Treating out-of-control blood pressure with antihypertensive medication can greatly reduce your risk for heart attack, stroke and heart failure, but the current approach to treatment cannot undo all of the previous damage or restore cardiovascular disease risk to ideal levels, a new Northwestern Medicine study suggests.
The study, published in the Journal of the American Heart Association, sought to determine whether effective treatment of hypertension could lower the risk of cardiovascular disease to that seen in people who have always had ideal blood pressure levels.
“The best outcomes were seen in those who always had ideal levels of blood pressure and never required medications,” said Dr. Donald Lloyd-Jones, faculty at the Center for Population Health Sciences-Institute for Public Health and Medicine and senior author of the study. “Those who were treated with medication and achieved ideal levels were still at roughly twice the risk of those with untreated ideal levels. And, of course, people with untreated or uncontrolled high blood pressure were at even greater risk.”

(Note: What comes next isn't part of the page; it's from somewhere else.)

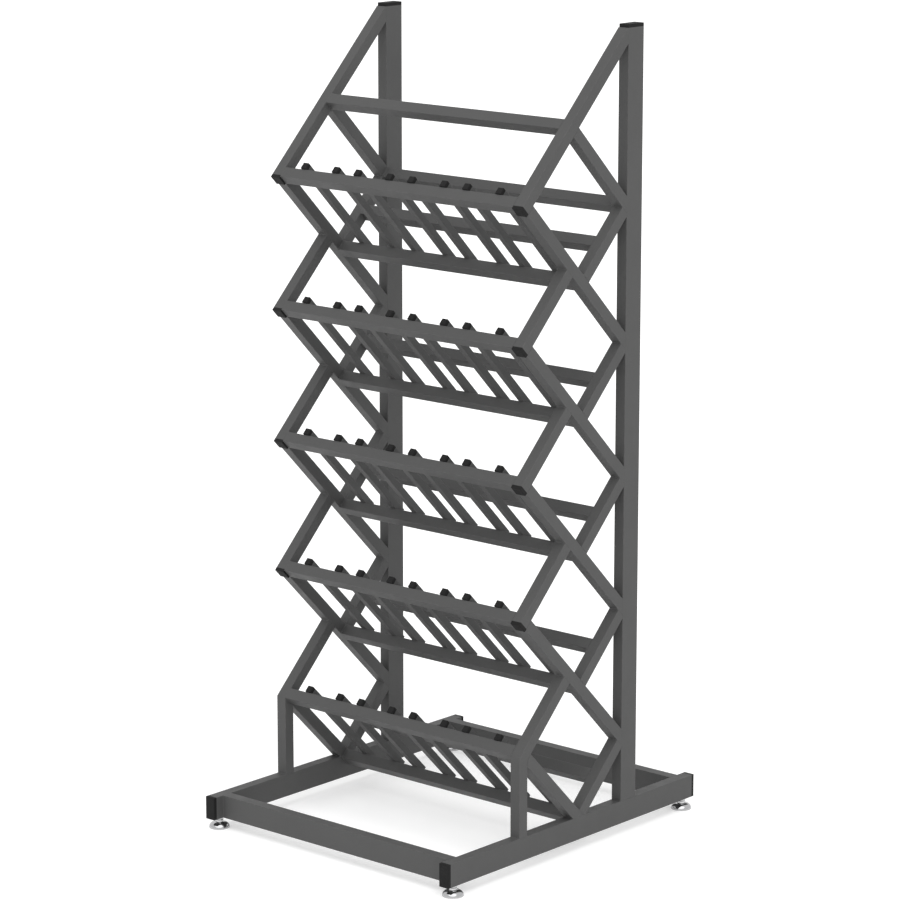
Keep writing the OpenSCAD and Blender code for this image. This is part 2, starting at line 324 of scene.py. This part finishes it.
class Nodes:
    """Short ways to add and link the nodes of one material."""

    def __init__(self, name, metallic):
        self.material = bpy.data.materials.new(name)
        self.material.use_nodes = True
        self.tree = self.material.node_tree
        self.shader = self.tree.nodes["Principled BSDF"]
        self.shader.inputs["Metallic"].default_value = metallic
        self.place = self.tree.nodes.new("ShaderNodeTexCoord").outputs["Object"]

    def link(self, output, node, socket):
        self.tree.links.new(output, node.inputs[socket])

    def noise(self, per_metre, detail=2.0, roughness=0.5):
        node = self.tree.nodes.new("ShaderNodeTexNoise")
        node.inputs["Scale"].default_value = per_metre
        node.inputs["Detail"].default_value = detail
        node.inputs["Roughness"].default_value = roughness
        self.link(self.place, node, "Vector")
        return node.outputs["Fac"]

    def spread(self, value, low, high, start=0.3, end=0.7):
        """Maps value from start..end to low..high."""
        node = self.tree.nodes.new("ShaderNodeMapRange")
        for socket, number in (
            ("From Min", start), ("From Max", end), ("To Min", low), ("To Max", high)
        ):
            node.inputs[socket].default_value = number
        self.link(value, node, "Value")
        return node.outputs["Result"]

    def multiply(self, a, b):
        node = self.tree.nodes.new("ShaderNodeMath")
        node.operation = "MULTIPLY"
        self.link(a, node, 0)
        self.link(b, node, 1)
        return node.outputs[0]

    def mix(self, share, low, high):
        """A colour from low to high, which are colours or outputs."""
        node = self.tree.nodes.new("ShaderNodeMix")
        node.data_type = "RGBA"
        self.tree.links.new(share, node.inputs[0])
        for socket, colour in ((node.inputs[6], low), (node.inputs[7], high)):
            if isinstance(colour, tuple):
                socket.default_value = (*colour, 1.0)
            else:
                self.tree.links.new(colour, socket)
        return node.outputs[2]

    def wear(self):
        node = self.tree.nodes.new("ShaderNodeAttribute")
        node.attribute_name = "wear"
        return node.outputs["Fac"]

    def bump(self, height, strength, distance, under=None):
        node = self.tree.nodes.new("ShaderNodeBump")
        node.inputs["Strength"].default_value = strength
        node.inputs["Distance"].default_value = distance
        self.link(height, node, "Height")
        if under is not None:
            self.link(under, node, "Normal")
        return node.outputs["Normal"]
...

He stressed that it remains very important to treat high blood pressure and that lowering blood pressure with antihypertensive medications has been found to lower the risk of cardiovascular disease significantly in middle-aged and older adults.
The new findings strongly suggest that there should be an even greater effort to maintain lower blood pressure levels in younger adults to avoid increases in blood pressure over time that may eventually require medication.